Strategically, the strikes are aimed at Moscow’s ability to fuel and power its military machine. Oil refineries and petrochemical plants produce the fuel, lubricants, and materials essential for sustaining mechanized warfare, while electrical substations and gas infrastructure keep occupied territories functioning and support rail and industrial operations used by Russian forces. Repeated hits on Crimean substations could complicate Russia’s efforts to maintain reliable power on the peninsula, a critical logistics and command hub for its Black Sea and southern front campaigns.
This is not a symmetrical exchange. Russia continues to launch large numbers of missiles and drones at Ukrainian cities, energy facilities and industry, as seen in the latest strikes on Kyiv and Zaporizhzhia. Ukraine’s expanding drone reach into Russia and Crimea is a way of imposing a cost on those attacks without matching Russia’s stockpiles of cruise missiles. For Moscow, the new reality is that operating refineries, petrochemical plants and tankers is no longer insulated from the war’s risks; each site becomes a potential UAV target.
One clear takeaway is that the war’s center of gravity has widened from trenches and urban front lines to the deeper systems that power both economies. When power substations and refineries are within range of cheap, expendable drones, the “rear” ceases to be a safe concept for either side.
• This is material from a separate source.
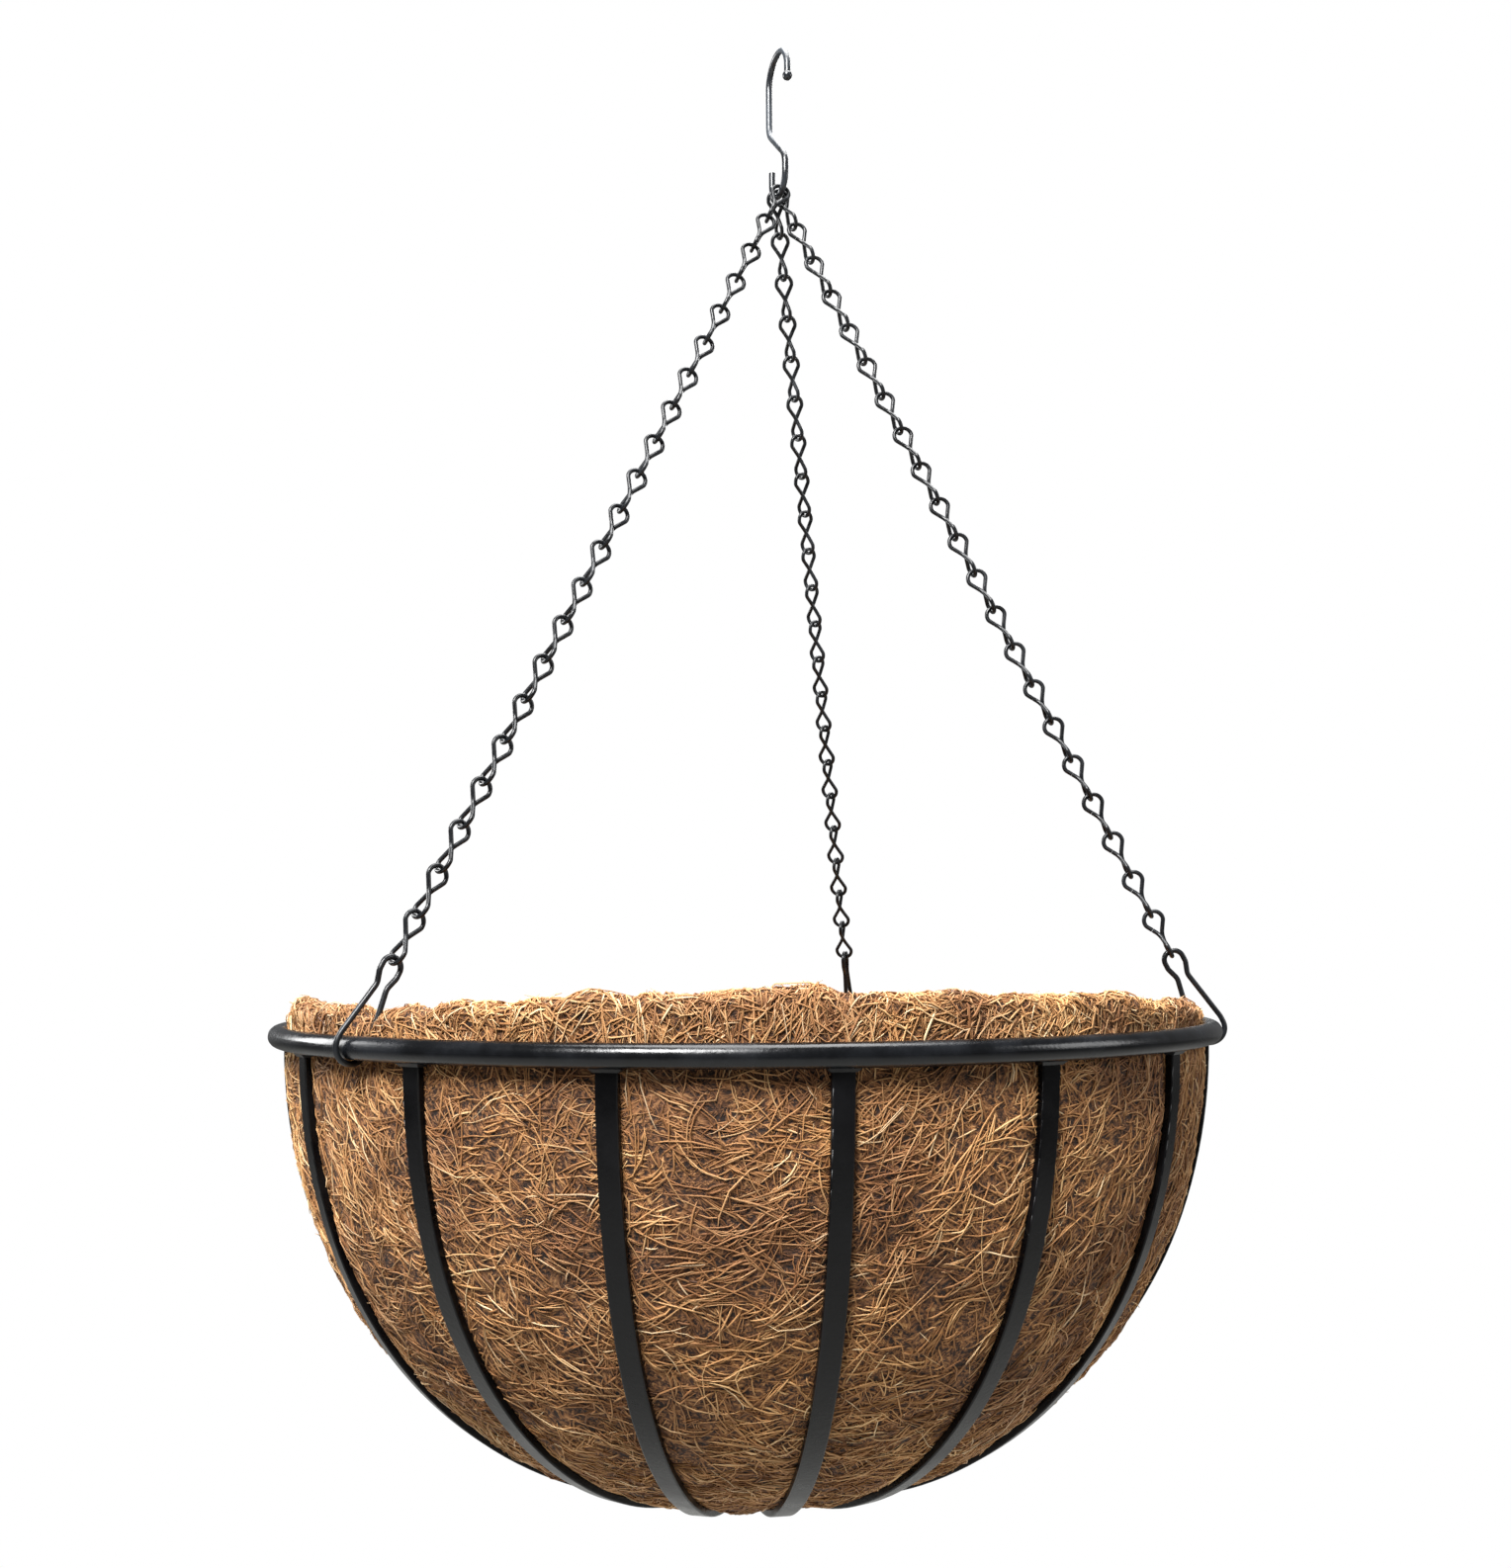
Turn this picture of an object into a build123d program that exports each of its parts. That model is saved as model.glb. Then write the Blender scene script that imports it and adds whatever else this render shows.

Key indicators to follow now include how long it takes Russia to restore full capacity at Nizhnekamskneftekhim, Taneko and the Saratov refinery, whether Moscow moves to disperse or harden critical energy infrastructure, and how frequently Ukrainian drones can continue to penetrate deep into Russian territory. Monitoring Russian fuel prices, internal fuel allocations to the military, and any new defensive deployments around key industrial hubs will help show whether Kyiv’s drone campaign is merely symbolic or starting to erode Russia’s operational endurance.